Lutter contre l’égo, c’est avant tout lutter contre son propre égo et ses manifestations. Refuser de voir sa propre avidité (autre mot pour l’égo ou la vanité. Derrière ce terme, il faut comprendre le désir de vouloir toujours plus ou celui d’être toujours plus) et ne voir que celle des autres est l’erreur numéro un de la personne qui s’arroge le droit d’aider les autres en s’excluant de la Vanité qui nous concerne tous. « Moi, je sais, j’ai un pouvoir que vous n’avez pas. », c’est la vanité du professionnel qui veut impressionner et faire croire qu’il est indispensable à votre salut(cf une société sans école d’Ivan Illich).

Aujourd’hui, nous vivons  dans une époque formidable où nous pouvons avoir accès à de grandes sources d’information (le système de réservation en ligne auprès de réseaux reliant une dizaine de bibliothèques de Paris ou du Val d’Oise donne notamment accès à des dizaines de milliers de livres !). J’ai, moi-même, il y a vingt-cinq ans, commencé à rechercher les solutions à mon profond mal-être dans les livres. Prendre conscience de la présence de l’égo en moi et de ses méfaits grâce aux livres de Paul Diel m’a littéralement sauvée la vie. Plus tard, les écrits du neuroscientifique Antonio Damasio m’ont permis de comprendre le lien indissoluble entre le corps et l’esprit.  Personne n’a le monopole du savoir, même s’il se targue de l’avoir. Un des héritages de l’humanité est cet accès à la connaissance que nous avons aujourd’hui. Un de ses autres présents est la capacité que l’être humain peut avoir de lire. La lecture n’est pas innée, elle est due à un apprentissage (cf Les neurones de la lecture de Stanislas Dehaene).

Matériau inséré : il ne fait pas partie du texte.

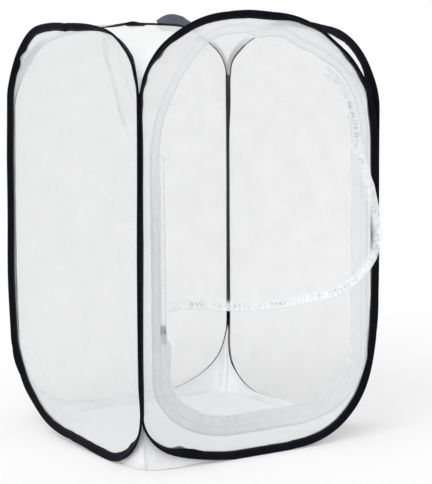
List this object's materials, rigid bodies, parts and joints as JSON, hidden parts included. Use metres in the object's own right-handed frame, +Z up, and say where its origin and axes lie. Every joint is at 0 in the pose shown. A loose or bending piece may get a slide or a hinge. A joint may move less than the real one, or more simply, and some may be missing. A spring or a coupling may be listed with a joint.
{
  "type": "insect cage",
  "caption": "Upright pop-up netting cage: mesh panels on spring-wire hoops in black binding, cloth top and base, zipped clear door with its free part curled open, and a webbing loop.",
  "frame": {"origin": "on the ground plane, under the middle of the square that the four hoops make", "axes": "+Z up, the door panel faces -Y, +X to the right of someone facing the door"},
  "size_m": [0.4, 0.5124, 0.6266],
  "materials": {
    "black_tape": "black polyester binding tape with a faint navy cast",
    "spring_steel": "round spring wire",
    "sleeve_steel": "crimped steel sleeve",
    "white_mesh": "fine white polyester netting, see-through",
    "white_cloth": "plain white woven cloth",
    "white_tape": "white woven zip and facing tape",
    "white_coil": "white nylon zip coil",
    "clear_film": "clear soft film",
    "slider_enamel": "white-grey enamelled zip slider",
    "grey_webbing": "grey-blue woven webbing"
  },
  "bodies": {
    "front": {"front_binding": "black_tape", "front_wire_hoop": "spring_steel", "front_wire_sleeve": "sleeve_steel", "front_mesh": "white_mesh", "top_panel": "white_cloth", "base_panel": "white_cloth", "door_facing": "white_tape", "frame_zip_tape": "white_tape", "frame_zip_coil": "white_coil", "zip_start_stop": "white_coil", "zip_end_stop": "white_coil", "door_window": "clear_film", "window_zip_tape": "white_tape", "window_zip_coil": "white_coil"},
    "left": {"left_binding": "black_tape", "left_wire_hoop": "spring_steel", "left_wire_sleeve": "sleeve_steel", "left_mesh": "white_mesh"},
    "back": {"back_binding": "black_tape", "back_wire_hoop": "spring_steel", "back_wire_sleeve": "sleeve_steel", "back_mesh": "white_mesh", "webbing_loop_left_end": "grey_webbing", "webbing_loop_right_end": "grey_webbing"},
    "right": {"right_binding": "black_tape", "right_wire_hoop": "spring_steel", "right_wire_sleeve": "sleeve_steel", "right_mesh": "white_mesh"},
    "door_flap": {"door_flap": "clear_film", "flap_zip_tape": "white_tape", "flap_zip_coil": "white_coil"},
    "zip_slider": {"zip_slider": "slider_enamel"},
    "pull_tab": {"zip_pull_tab": "slider_enamel"},
    "webbing_loop": {"webbing_loop": "grey_webbing"}
  },
  "joints": [
    {"name": "front_left_fold", "type": "hinge", "parent": "front", "child": "left", "pos_m": [-0.19485, -0.19485, 0.3065], "axis": [0, 0, 1], "range_deg": [-88, 88], "stiffness_Nm_per_rad": 0.4, "deforming": ["top_panel", "base_panel"]},
    {"name": "front_right_fold", "type": "hinge", "parent": "front", "child": "right", "pos_m": [0.19485, -0.19485, 0.3065], "axis": [0, 0, 1], "range_deg": [-88, 88]},
    {"name": "back_left_fold", "type": "hinge", "parent": "left", "child": "back", "pos_m": [-0.19485, 0.19485, 0.3065], "axis": [0, 0, 1], "range_deg": [-88, 88]},
    {"name": "flap_curl", "type": "hinge", "parent": "front", "child": "door_flap", "pos_m": [-0.1588, -0.1975, 0.2115], "axis": [-0.6897, 0, -0.7241], "range_deg": [0, 75], "stiffness_Nm_per_rad": 0.6},
    {"name": "slider_travel", "type": "slide", "parent": "front", "child": "zip_slider", "axis": [0, 0, 1], "range_m": [0, 0.224]},
    {"name": "tab_swing", "type": "hinge", "parent": "zip_slider", "child": "pull_tab", "pos_m": [-0.1629, -0.2007, 0.193], "axis": [-1, 0, 0], "range_deg": [0, 170]},
    {"name": "loop_flop", "type": "hinge", "parent": "back", "child": "webbing_loop", "pos_m": [0.10679, 0.2011, 0.58571], "axis": [-0.9511, 0, 0.309], "range_deg": [0, 110], "stiffness_Nm_per_rad": 0.03}
  ],
  "couplings": [
    {"joint": "front_right_fold", "follows": "front_left_fold", "ratio": 1},
    {"joint": "back_left_fold", "follows": "front_left_fold", "ratio": -1}
  ]
}
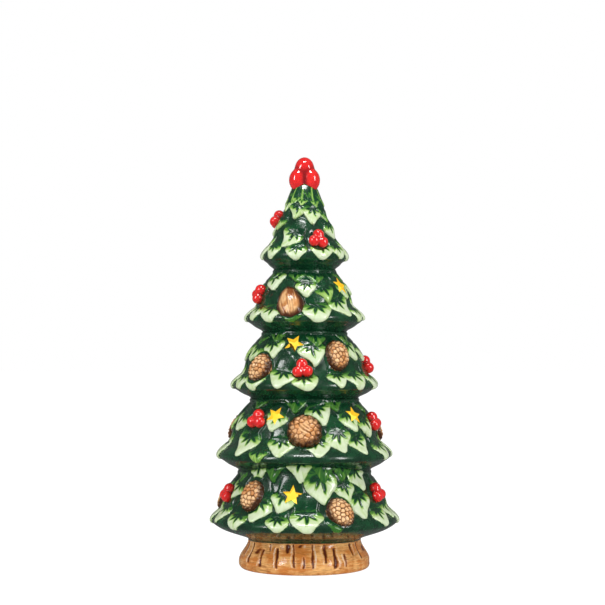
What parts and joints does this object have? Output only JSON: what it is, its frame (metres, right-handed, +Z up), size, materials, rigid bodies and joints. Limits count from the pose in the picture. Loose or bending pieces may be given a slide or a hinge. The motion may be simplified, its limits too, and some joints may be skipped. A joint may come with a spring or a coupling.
{
  "type": "lighted ceramic christmas tree figurine",
  "caption": "Hollow glazed ceramic Christmas tree with star cut-outs, cones and berries on a flared trunk, lit from inside by a plug-in battery light.",
  "frame": {"origin": "on the table under the tree's axis, in the middle of the foot ring", "axes": "+Z up along the tree's axis to the berry finial, -Y towards the front that the picture shows"},
  "size_m": [0.1402, 0.1405, 0.3051],
  "materials": {
    "leaf_glaze": "deep bottle-green glaze over pale leaf edges, very glossy",
    "bark_glaze": "orange-brown brushed glaze with dark grain grooves, glossy",
    "cone_glaze": "brown glaze with dark lines between the scales, glossy",
    "nut_glaze": "light brown glaze with darker stripes, glossy",
    "berry_glaze": "bright red glaze, very glossy",
    "ivory_plastic": "moulded plastic, fine satin grain",
    "black_plastic": "moulded plastic, satin",
    "frosted_plastic": "frosted light diffuser, glows warm yellow",
    "lamp_lens": "clear warm-tinted lamp body",
    "grey_rubber": "soft rubber, matt",
    "board_laminate": "green solder-masked board",
    "spring_steel": "nickel-plated",
    "battery_can": "plain unlabelled cell jacket",
    "red_insulation": "wire insulation",
    "black_insulation": "wire insulation"
  },
  "bodies": {
    "tree": {"tree_tier_1": "leaf_glaze", "tree_tier_2": "leaf_glaze", "tree_tier_3": "leaf_glaze", "tree_tier_4": "leaf_glaze", "tree_tier_5": "leaf_glaze", "berry_finial": "berry_glaze", "trunk_base": "bark_glaze", "pine_cone_1": "cone_glaze", "pine_cone_2": "cone_glaze", "pine_cone_3": "cone_glaze", "pine_cone_4": "cone_glaze", "pine_cone_5": "cone_glaze", "pine_cone_6": "cone_glaze", "pine_cone_7": "cone_glaze", "pine_cone_8": "cone_glaze", "pine_cone_9": "cone_glaze", "pine_cone_10": "cone_glaze", "pine_cone_11": "cone_glaze", "round_cone_1": "cone_glaze", "round_cone_2": "cone_glaze", "nut_1": "nut_glaze", "nut_2": "nut_glaze", "berries_1": "berry_glaze", "berries_2": "berry_glaze", "berries_3": "berry_glaze", "berries_4": "berry_glaze", "berries_5": "berry_glaze", "berries_6": "berry_glaze", "berries_7": "berry_glaze", "berries_8": "berry_glaze", "berries_9": "berry_glaze", "berries_10": "berry_glaze", "berries_11": "berry_glaze", "berries_12": "berry_glaze", "berries_13": "berry_glaze", "berries_14": "berry_glaze"},
    "light_unit": {"light_housing": "ivory_plastic", "unit_gasket": "grey_rubber", "battery_1": "battery_can", "battery_2": "battery_can", "battery_3": "battery_can", "contact_plus": "spring_steel", "contact_bridge_rear": "spring_steel", "contact_minus": "spring_steel", "contact_bridge_front": "spring_steel", "circuit_board": "board_laminate", "board_screw_1": "spring_steel", "board_screw_2": "spring_steel", "lead_red": "red_insulation", "lead_black": "black_insulation", "led_1": "lamp_lens", "led_2": "lamp_lens", "led_3": "lamp_lens", "diffuser_dome": "frosted_plastic", "switch_case": "black_plastic"},
    "battery_door": {"battery_door": "ivory_plastic"},
    "switch_knob": {"switch_knob": "black_plastic"}
  },
  "joints": [
    {"name": "light_unit_slide", "type": "slide", "parent": "tree", "child": "light_unit", "axis": [0, 0, -1], "range_m": [0, 0.06]},
    {"name": "battery_door_hinge", "type": "hinge", "parent": "light_unit", "child": "battery_door", "pos_m": [0, -0.02505, 0.0018], "axis": [-1, 0, 0], "range_deg": [0, 100]},
    {"name": "switch_slide", "type": "slide", "parent": "light_unit", "child": "switch_knob", "axis": [0, -1, 0], "range_m": [0, 0.002]}
  ]
}
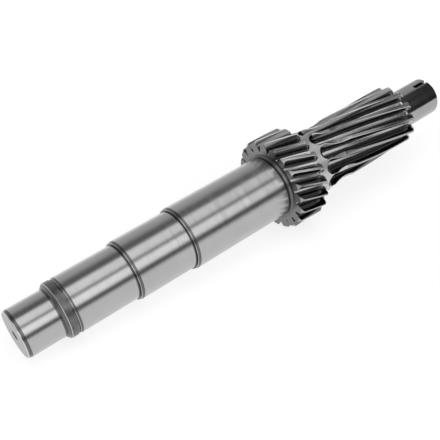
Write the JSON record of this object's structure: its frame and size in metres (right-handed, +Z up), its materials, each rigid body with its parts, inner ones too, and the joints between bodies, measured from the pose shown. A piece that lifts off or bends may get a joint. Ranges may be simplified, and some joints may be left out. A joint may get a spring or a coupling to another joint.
{
  "type": "drive shaft",
  "caption": "Stepped steel gearbox shaft with bearing journals, plain ground gear seats, an integral helical gear and a long helical pinion.",
  "frame": {"origin": "centre of the footprint, on the surface that the shaft lies on", "axes": "+X runs from the small front end towards the rear end with the pinion; +Z is up as the shaft lies at rest on its collar and two gear teeth"},
  "size_m": [0.5066, 0.0936, 0.0954],
  "materials": {
    "ground_steel": "ground bright on the journals and seats, dark and matt on the turned steps, dark hobbed tooth flanks"
  },
  "bodies": {
    "root": {"drive_shaft": "ground_steel"}
  },
  "joints": []
}
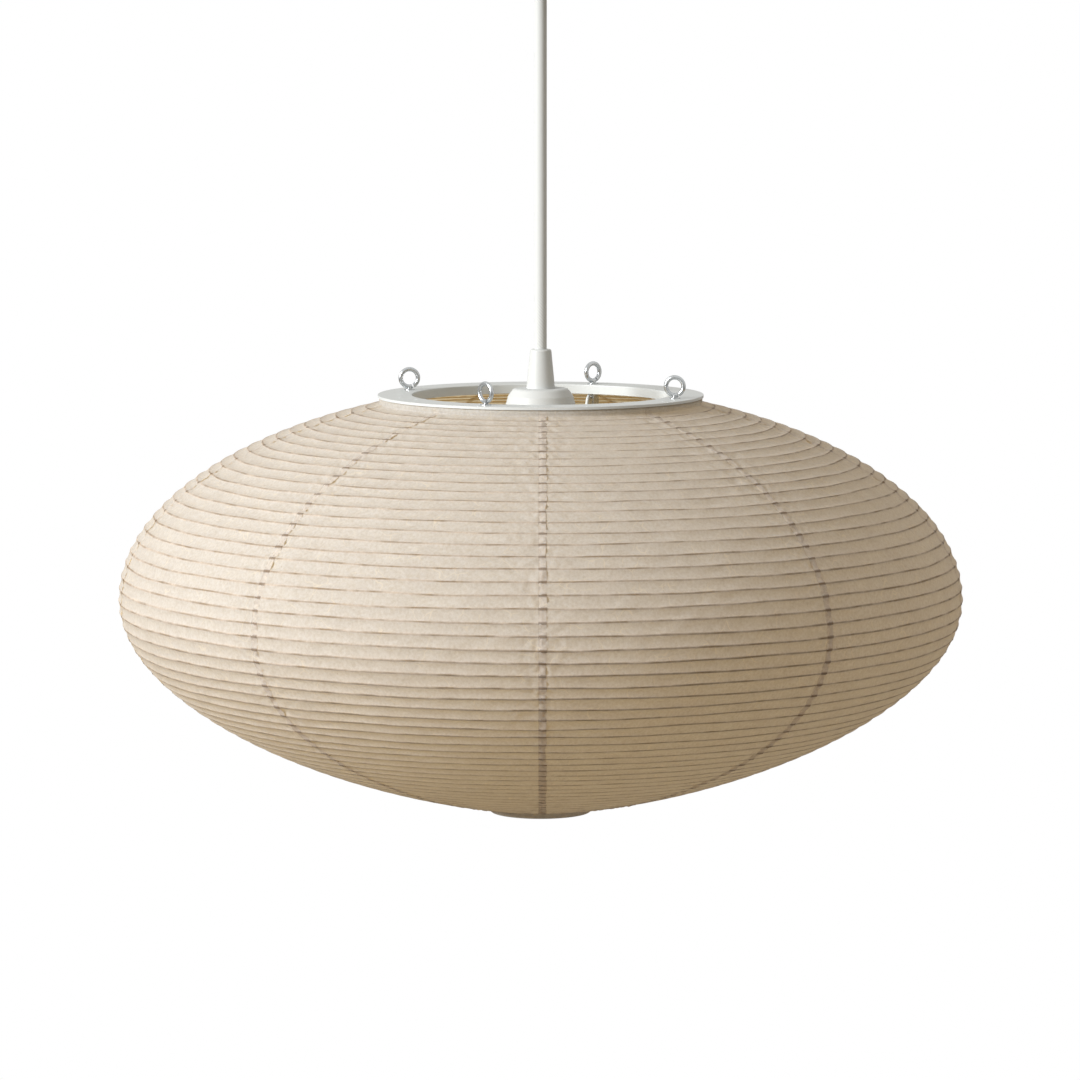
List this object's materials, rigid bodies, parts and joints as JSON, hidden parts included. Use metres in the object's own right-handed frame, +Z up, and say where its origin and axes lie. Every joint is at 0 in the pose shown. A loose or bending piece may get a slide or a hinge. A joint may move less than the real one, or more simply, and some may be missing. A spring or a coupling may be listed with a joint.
{
  "type": "paper lantern pendant lamp",
  "caption": "Wide flattened paper lantern on hoop ribs, with a flat top ring and hanging eyes, a screw lampholder on its own arms, and a straight textile cord to a ceiling cup.",
  "frame": {"origin": "on the ceiling face, above the cord, at the middle of the ceiling bracket's upper face", "axes": "+Z up, away from the room; +X to the right and -Y towards the viewer when the paper's front seam faces the viewer"},
  "size_m": [0.5, 0.5, 0.5494],
  "materials": {
    "paper": "natural mulberry paper with long fibres, unbleached",
    "rib_bamboo": "split bamboo, plain",
    "white_steel": "white powder coat, satin",
    "white_plastic": "white thermoplastic, fine matt grain",
    "terminal_plastic": "unglazed steatite, off-white",
    "bright_zinc": "bright zinc plating",
    "plain_steel": "drawn steel, clear zinc",
    "cord_textile": "white braided textile over a round cable",
    "contact_brass": "nickel-washed brass"
  },
  "bodies": {
    "lantern": {"arm_clips": "white_steel", "bolt_washers": "bright_zinc", "ceiling_bracket": "plain_steel", "clamp_screws": "plain_steel", "contact_spring": "plain_steel", "cord_clamp": "white_plastic", "cord_grip": "white_plastic", "holder_cap": "white_plastic", "holder_skirt": "white_plastic", "hub_plate": "white_steel", "paper_gore_1": "paper", "paper_gore_2": "paper", "paper_gore_3": "paper", "paper_gore_4": "paper", "paper_gore_5": "paper", "paper_gore_6": "paper", "paper_gore_7": "paper", "paper_gore_8": "paper", "paper_gore_9": "paper", "pendant_cord": "cord_textile", "rib_hoops_lower": "rib_bamboo", "rib_hoops_upper": "rib_bamboo", "rod_guides": "plain_steel", "screw_shell": "contact_brass", "socket_insert": "terminal_plastic", "spider_arm_1": "white_steel", "spider_arm_2": "white_steel", "spider_arm_3": "white_steel", "spider_arm_4": "white_steel", "terminal_block": "terminal_plastic", "terminal_screws": "plain_steel", "top_hoop": "plain_steel", "top_ring": "white_steel"},
    "canopy": {"canopy_cup": "white_steel", "canopy_gland": "white_plastic", "gland_nut": "white_plastic", "gland_screw": "plain_steel"},
    "stretcher": {"bottom_ring": "white_steel", "bottom_cuff": "paper", "stretcher_rod_1": "plain_steel", "stretcher_rod_2": "plain_steel", "rod_caps": "white_plastic"},
    "clamp_ring": {"shade_ring": "white_plastic"},
    "contact": {"centre_contact": "contact_brass"},
    "eye_1": {"eye_bolt_1": "bright_zinc"},
    "nut_1": {"wing_nut_1": "bright_zinc"},
    "eye_2": {"eye_bolt_2": "bright_zinc"},
    "nut_2": {"wing_nut_2": "bright_zinc"},
    "eye_3": {"eye_bolt_3": "bright_zinc"},
    "nut_3": {"wing_nut_3": "bright_zinc"},
    "eye_4": {"eye_bolt_4": "bright_zinc"},
    "nut_4": {"wing_nut_4": "bright_zinc"},
    "thumb_1": {"rod_screw_1": "bright_zinc"},
    "thumb_2": {"rod_screw_2": "bright_zinc"}
  },
  "joints": [
    {"name": "shade_fold", "type": "slide", "parent": "lantern", "child": "stretcher", "axis": [0, 0, 1], "range_m": [0, 0.19], "deforming": ["paper_gore_1", "paper_gore_2", "paper_gore_3", "paper_gore_4", "paper_gore_5", "paper_gore_6", "paper_gore_7", "paper_gore_8", "paper_gore_9", "rib_hoops_upper", "rib_hoops_lower"]},
    {"name": "canopy_slide", "type": "slide", "parent": "lantern", "child": "canopy", "axis": [0, 0, -1], "range_m": [0, 0.06]},
    {"name": "clamp_ring_turn", "type": "hinge", "parent": "lantern", "child": "clamp_ring", "pos_m": [0, 0, -0.3235], "axis": [0, 0, 1], "continuous": true},
    {"name": "contact_press", "type": "slide", "parent": "lantern", "child": "contact", "axis": [0, 0, 1], "range_m": [0, 0.0015], "stiffness_N_per_m": 800, "springref_m": -0.0005, "deforming": ["contact_spring"]},
    {"name": "eye_turn_1", "type": "hinge", "parent": "lantern", "child": "eye_1", "pos_m": [0.03169, 0.07844, -0.3], "axis": [0, 0, 1], "continuous": true},
    {"name": "nut_turn_1", "type": "hinge", "parent": "eye_1", "child": "nut_1", "pos_m": [0.03169, 0.07844, -0.307], "axis": [0, 0, 1], "continuous": true},
    {"name": "eye_turn_2", "type": "hinge", "parent": "lantern", "child": "eye_2", "pos_m": [-0.07844, 0.03169, -0.3], "axis": [0, 0, 1], "continuous": true},
    {"name": "nut_turn_2", "type": "hinge", "parent": "eye_2", "child": "nut_2", "pos_m": [-0.07844, 0.03169, -0.307], "axis": [0, 0, 1], "continuous": true},
    {"name": "eye_turn_3", "type": "hinge", "parent": "lantern", "child": "eye_3", "pos_m": [-0.03169, -0.07844, -0.3], "axis": [0, 0, 1], "continuous": true},
    {"name": "nut_turn_3", "type": "hinge", "parent": "eye_3", "child": "nut_3", "pos_m": [-0.03169, -0.07844, -0.307], "axis": [0, 0, 1], "continuous": true},
    {"name": "eye_turn_4", "type": "hinge", "parent": "lantern", "child": "eye_4", "pos_m": [0.07844, -0.03169, -0.3], "axis": [0, 0, 1], "continuous": true},
    {"name": "nut_turn_4", "type": "hinge", "parent": "eye_4", "child": "nut_4", "pos_m": [0.07844, -0.03169, -0.307], "axis": [0, 0, 1], "continuous": true},
    {"name": "thumb_turn_1", "type": "hinge", "parent": "lantern", "child": "thumb_1", "pos_m": [0.0511, 0.02034, -0.32275], "axis": [0.9291, 0.3697, 0], "continuous": true},
    {"name": "thumb_turn_2", "type": "hinge", "parent": "lantern", "child": "thumb_2", "pos_m": [-0.0511, -0.02034, -0.32275], "axis": [-0.9291, -0.3697, 0], "continuous": true}
  ]
}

Aujourd’hui, le temps dévolu à la lecture diminue considérablement au profit de celui passé devant les écrans à chater sur whatsApp, à twitter, à poster ou liker sur Facebook, à faire du shopping sur vinted ou amazon ou à jouer en ligne ou à regarder des films sur Netflix. Or, il est impossible d’avoir une pensée cohérente et construite si on ne prend pas le temps tout court. Celui de se poser, de réfléchir, de lire… Notre esprit est aujourd’hui sans cesse diverti, invité à sauter d’une distraction à une autre, d’un achat à un autre. Remettre de l’ordre dans son esprit, c’est déjà voir entrevoir le bazar qui y règne : mon esprit va dans tous les sens. Le nettoyer de tous les désirs superflus (Ai-je vraiment besoin de posséder ce nouvel objet ? Ne suis-je pas en train de crâner parce que j’ai telle connaissance ou tel diplôme ou telle reconnaissance ? Ne suis-je pas en train de rêver ma vie plutôt que de la vivre en passant ma vie sur Netflix? Au fond, qu’est-ce que j’ai envie de fuir, de quoi ai-je peur ?…) Vivre en se sentant léger, c’est se libérer (relativement) de la lourdeur de la foule de ces désirs en vrac dans notre esprit qui accaparent nos forces et nous privent de notre présence au monde qui nous entoure.